> **WORK TO COMPLETE**
Nothing but the lines from the line that contains "pierced through them" through the line that contains "points = [vertex.co" should appear in the output, each reproduced exactly.

+++

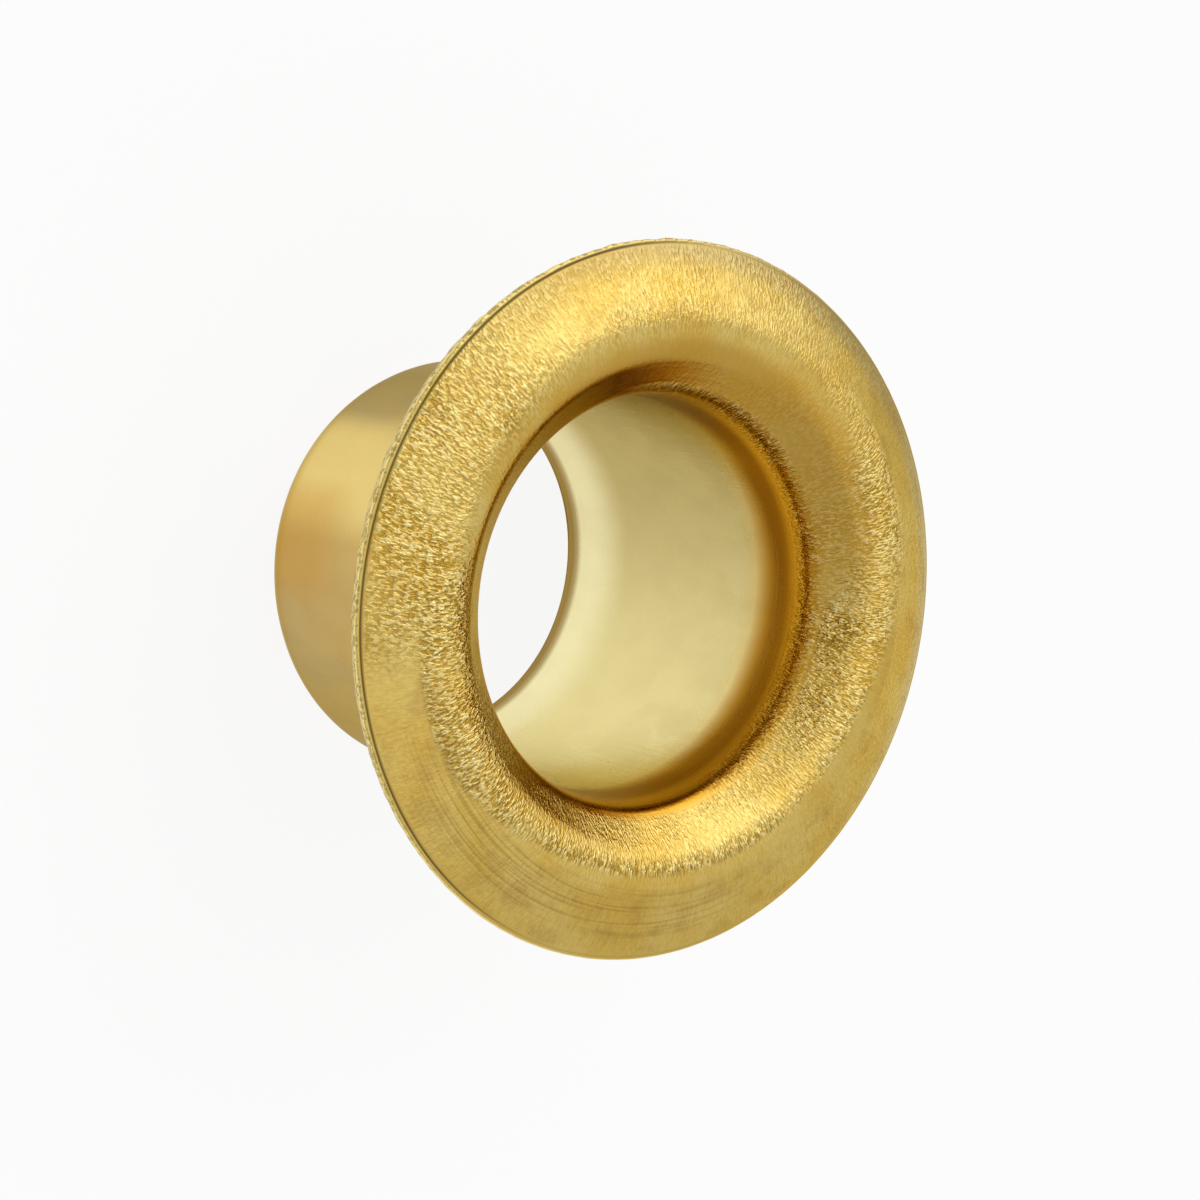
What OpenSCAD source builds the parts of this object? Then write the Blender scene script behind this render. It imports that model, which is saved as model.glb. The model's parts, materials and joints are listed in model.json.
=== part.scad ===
// Brass eyelet, drawn from one disc of thin sheet.
// It stands on the pierced end of its barrel, with the flange on top.
// From the end corner up, the sheet keeps one thickness along its section, which is a chain
// of straights and bends: barrel wall, bell, throat bend, flare, crest bend, flank, rim.
// Below, the drawn corner is thinned towards the hole that is pierced in the barrel end.

/* [Flange] */
// Outer diameter of the flange
flange_d = 10; // [9.6:0.1:12]
// Radius of the top surface where the flange turns over its crest
crest_r = 0.7; // [0.6:0.05:0.8]
// Slope of the flank, from the crest down to the rim, in degrees
flank_slope = 22.5; // [18:0.5:26]
// Radius rolled onto the upper edge of the rim when the disc is punched
rim_edge_r = 0.15; // [0.1:0.01:0.2]

/* [Throat] */
// Radius of the slow bell in which the bore starts to widen, on the side that shows
bell_r = 3; // [2:0.5:4]
// Angle through which the bell turns away from the bore, in degrees
bell_turn = 13; // [10:1:16]
// Radius of the tight bend above the bell, on the side that shows
throat_r = 0.4; // [0.35:0.05:0.6]
// Angle through which the tight bend turns, in degrees
throat_turn = 32; // [28:1:36]
// Length of the straight flare from the tight bend up to the crest
flare_l = 0.5; // [0.3:0.05:0.6]

/* [Barrel] */
// Outer diameter of the barrel
barrel_d = 6.1; // [6:0.05:6.4]
// Height of the whole eyelet, from the barrel end to the crest
total_h = 6.1; // [4.5:0.1:9]
// Outer radius of the drawn corner at the barrel end
end_corner_r = 0.9; // [0.5:0.05:1.1]
// Diameter of the hole pierced in the barrel end, which cuts into that corner
end_hole_d = 5.25; // [4.8:0.05:5.35]
// Height of the pierced edge, where the sheet of the corner is thinnest
lip_h = 0.1; // [0.06:0.01:0.2]

/* [Sheet] */
// Thickness of the sheet
sheet_t = 0.25; // [0.22:0.01:0.3]

/* [Hidden] */
$fn = 96;

// Radii of the barrel's two walls, of the flange and of the pierced hole
barrel_r = barrel_d/2;
bore_r = barrel_r - sheet_t;
flange_r = flange_d/2;
end_hole_r = end_hole_d/2;

// Lean of the flare away from the axis. The crest bend takes the sheet from that lean,
// past level, down to the flank's slope.
flare_lean = bell_turn + throat_turn;
crest_turn = 90 - flare_lean + flank_slope;

// Run and rise of the chain, from the start of the bell to the centre of the crest bend
crest_run = bell_r*(1 - cos(bell_turn)) + throat_r*(cos(bell_turn) - cos(flare_lean))
    + flare_l*sin(flare_lean) + crest_r*cos(flare_lean);
crest_rise = bell_r*sin(bell_turn) + throat_r*(sin(flare_lean) - sin(bell_turn))
    + flare_l*cos(flare_lean) - crest_r*sin(flare_lean);

// Length of the flank that brings the rolled edge of the rim out to the flange's radius
flank_run = flange_r - rim_edge_r - bore_r - crest_run - (crest_r - rim_edge_r)*sin(flank_slope);
flank_l = flank_run/cos(flank_slope);

// Height at which the bell starts, so that the crest comes to total_h
bell_h = total_h - crest_rise - crest_r;

// The eyelet stands on the pierced edge, at height 0. The drawn corner ran on to a flat
// bottom, and the hole reaches past what was flat.
end_flat_r = barrel_r - end_corner_r;
hole_past_flat = max(0, end_hole_r - end_flat_r);
end_corner_h = sqrt(pow(end_corner_r, 2) - pow(hole_past_flat, 2));

// The corner's inner radius has its centre lower, which thins the sheet to lip_h at the hole
inner_corner_r = end_corner_r - sheet_t;
inner_corner_h = lip_h + sqrt(pow(inner_corner_r, 2) - pow(hole_past_flat, 2));

// Length of the edges of the wedge that cuts a ring down to a bend
wedge_reach = 100;

// Point on a circle about the origin
function polar(r, a) = [r*cos(a), r*sin(a)];

// In the chain the sheet runs up along y, and its thickness lies between x = 0 and sheet_t.
// What follows a piece of the chain is drawn at its far end.
module straight(l) {
    square([sheet_t, l]);
    translate([0, l])
        children();
}

// Bend to the right about a centre at x = r: a ring one sheet thick, cut to a wedge
module bend(r, turn) {
    translate([r, 0]) {
        intersection() {
            difference() {
                circle(r);
                circle(r - sheet_t);
            }
            polygon([[0, 0], [-wedge_reach, 0], polar(wedge_reach, 180 - turn/2), polar(wedge_reach, 180 - turn)]);
        }
        rotate(-turn)
            translate([-r, 0])
                children();
    }
}

// Rim: the last of the sheet, rolled round on its upper edge and cut square below
module rim() {
    translate([rim_edge_r, 0])
        square([sheet_t - rim_edge_r, rim_edge_r]);
    intersection() {
        square(rim_edge_r);
        translate([rim_edge_r, 0])
            circle(rim_edge_r);
    }
}

// Barrel wall and flange, from the end corner up to the rim
module wall_and_flange_section() {
    translate([bore_r, end_corner_h])
        straight(bell_h - end_corner_h)
            bend(bell_r, bell_turn)
                bend(throat_r, throat_turn)
                    straight(flare_l)
                        bend(crest_r, crest_turn)
                            straight(flank_l)
                                rim();
}

// Solid bottom with a rounded corner, below the height of the corner's centre
module bottom(r) {
    translate([0, -r])
        square([end_flat_r, r]);
    translate([end_flat_r, 0])
        intersection() {
            circle(r);
            translate([0, -r])
                square(r);
        }
}

// Barrel end: the drawn corner and its bottom, with the hole pierced through them
module end_section() {
    difference() {
        translate([0, end_corner_h])
            bottom(end_corner_r);
        translate([0, inner_corner_h]) {
            bottom(inner_corner_r);
            square([bore_r, end_corner_r]);
        }
        translate([0, -end_corner_r])
            square([end_hole_r, 2*end_corner_r]);
    }
}

// Eyelet: the section turned round the axis
module eyelet() {
    color("#D9B25A")
        rotate_extrude() {
            wall_and_flange_section();
            end_section();
        }
}

eyelet();
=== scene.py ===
# %% [markdown]
# The eyelet in Blender
# This lesson dresses one drawn brass eyelet: a thin-walled barrel with a flared round flange.
# The CAD model fixes its size and place. Blender adds what a camera sees: the softened
# edges, the wavering of thin sheet, the orange-peel grain of the flange and the metal itself.

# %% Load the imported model
import json
import math

import bpy
from mathutils import Matrix, Vector, noise


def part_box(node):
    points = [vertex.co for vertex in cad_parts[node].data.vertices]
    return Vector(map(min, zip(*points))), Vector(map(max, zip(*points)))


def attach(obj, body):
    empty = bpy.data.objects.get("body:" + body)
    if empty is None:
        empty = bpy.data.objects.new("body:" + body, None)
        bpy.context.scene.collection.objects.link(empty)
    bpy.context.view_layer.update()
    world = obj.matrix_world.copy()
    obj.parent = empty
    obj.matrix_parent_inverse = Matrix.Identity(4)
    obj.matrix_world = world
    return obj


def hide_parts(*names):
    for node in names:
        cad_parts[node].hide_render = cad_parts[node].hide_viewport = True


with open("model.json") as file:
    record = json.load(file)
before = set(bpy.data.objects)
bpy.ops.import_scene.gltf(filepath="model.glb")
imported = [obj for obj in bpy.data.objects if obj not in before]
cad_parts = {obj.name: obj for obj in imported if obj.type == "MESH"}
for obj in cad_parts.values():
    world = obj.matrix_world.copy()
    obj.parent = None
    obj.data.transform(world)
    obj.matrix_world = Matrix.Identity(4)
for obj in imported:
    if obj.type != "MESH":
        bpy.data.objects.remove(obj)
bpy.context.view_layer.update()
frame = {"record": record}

# %% [markdown]
# Driving sizes
# The eyelet is drawn from one disc, so a single line of sheet gives its whole section.
# The sizes could be typed in again, but then they could drift from the CAD model. So the
# overall ones are read from the frame: its box, and the two mounts, which give the radius of
# the bore, the radius of the barrel and the stretch over which each side of it is straight.

# %% Read the sizes from the frame
MM = 0.001

low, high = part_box("eyelet")
mounts = {mount["name"]: mount for mount in frame["record"]["mounts"]}

flange_r = (high.x - low.x)/2/MM
total_h = (high.z - low.z)/MM
bore_r = mounts["bore"]["dims"]["r_mm"]
barrel_r = mounts["barrel"]["dims"]["r_mm"]
sheet_t = barrel_r - bore_r

bore_low = mounts["bore"]["pos_m"][2]/MM - mounts["bore"]["dims"]["length_mm"]/2
bore_high = mounts["bore"]["pos_m"][2]/MM + mounts["bore"]["dims"]["length_mm"]/2
barrel_low = mounts["barrel"]["pos_m"][2]/MM - mounts["barrel"]["dims"]["length_mm"]/2

print(f"flange {2*flange_r:.3f} mm, height {total_h:.3f} mm, sheet {sheet_t:.3f} mm")
print(f"bore radius {bore_r:.3f} mm, straight from {bore_low:.3f} to {bore_high:.3f} mm")

# %% [markdown]
# Bends
# Drawing turns the sheet over several bends. At the barrel's end is a drawn corner, thinned
# where the hole is pierced. Above the wall the bore opens in a slow bell, then turns over a
# tight bend into a straight flare, and the crest rolls it over into the flank. The rim's upper
# edge is rolled a little by the punch. These are the CAD model's own values.

# %% Set the radii, in millimetres, and the turns
end_corner_r = 0.9
bell_r = 3
bell_turn = math.radians(13)
throat_r = 0.4
throat_turn = math.radians(32)
flare_l = 0.5
crest_r = 0.7
flank_slope = math.radians(22.5)
rim_edge_r = 0.15


def on_circle(centre, radius, angle):
    return Vector((centre[0] + radius*math.cos(angle), centre[1] + radius*math.sin(angle)))


# %% Find the centres of the bends
# An angle here points from a bend's centre to the side of the sheet that shows
bell_a = math.pi - bell_turn
flare_a = bell_a - throat_turn
flank_a = math.pi/2 - flank_slope
up_the_flare = on_circle((0, 0), 1, flare_a - math.pi/2)
down_the_flank = on_circle((0, 0), 1, flank_a - math.pi/2)

bell_c = Vector((bore_r + bell_r, bore_high))
throat_c = on_circle(bell_c, bell_r - throat_r, bell_a)
crest_c = on_circle(throat_c, throat_r - crest_r, flare_a) + up_the_flare*flare_l
rim_x = flange_r - rim_edge_r
flank_l = (rim_x - on_circle(crest_c, crest_r - rim_edge_r, flank_a).x)/down_the_flank.x
rim_c = on_circle(crest_c, crest_r - rim_edge_r, flank_a) + down_the_flank*flank_l

end_c = Vector((barrel_r - end_corner_r, barrel_low))
hole_r = end_c.x + math.sqrt(end_corner_r**2 - barrel_low**2)
print(f"crest at radius {crest_c.x:.3f}, height {crest_c.y + crest_r:.3f} mm")
print(f"flank {flank_l:.3f} mm long; pierced hole radius {hole_r:.3f} mm")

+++

> **SOLVED PROBLEM**
// Barrel end: the drawn corner and its bottom, with the hole pierced through them
module end_section() {
    difference() {
        translate([0, end_corner_h])
            bottom(end_corner_r);
        translate([0, inner_corner_h]) {
            bottom(inner_corner_r);
            square([bore_r, end_corner_r]);
        }
        translate([0, -end_corner_r])
            square([end_hole_r, 2*end_corner_r]);
    }
}

// Eyelet: the section turned round the axis
module eyelet() {
    color("#D9B25A")
        rotate_extrude() {
            wall_and_flange_section();
            end_section();
        }
}

eyelet();
=== scene.py ===
# %% [markdown]
# The eyelet in Blender
# This lesson dresses one drawn brass eyelet: a thin-walled barrel with a flared round flange.
# The CAD model fixes its size and place. Blender adds what a camera sees: the softened
# edges, the wavering of thin sheet, the orange-peel grain of the flange and the metal itself.

# %% Load the imported model
import json
import math

import bpy
from mathutils import Matrix, Vector, noise


def part_box(node):
    points = [vertex.co for vertex in cad_parts[node].data.vertices]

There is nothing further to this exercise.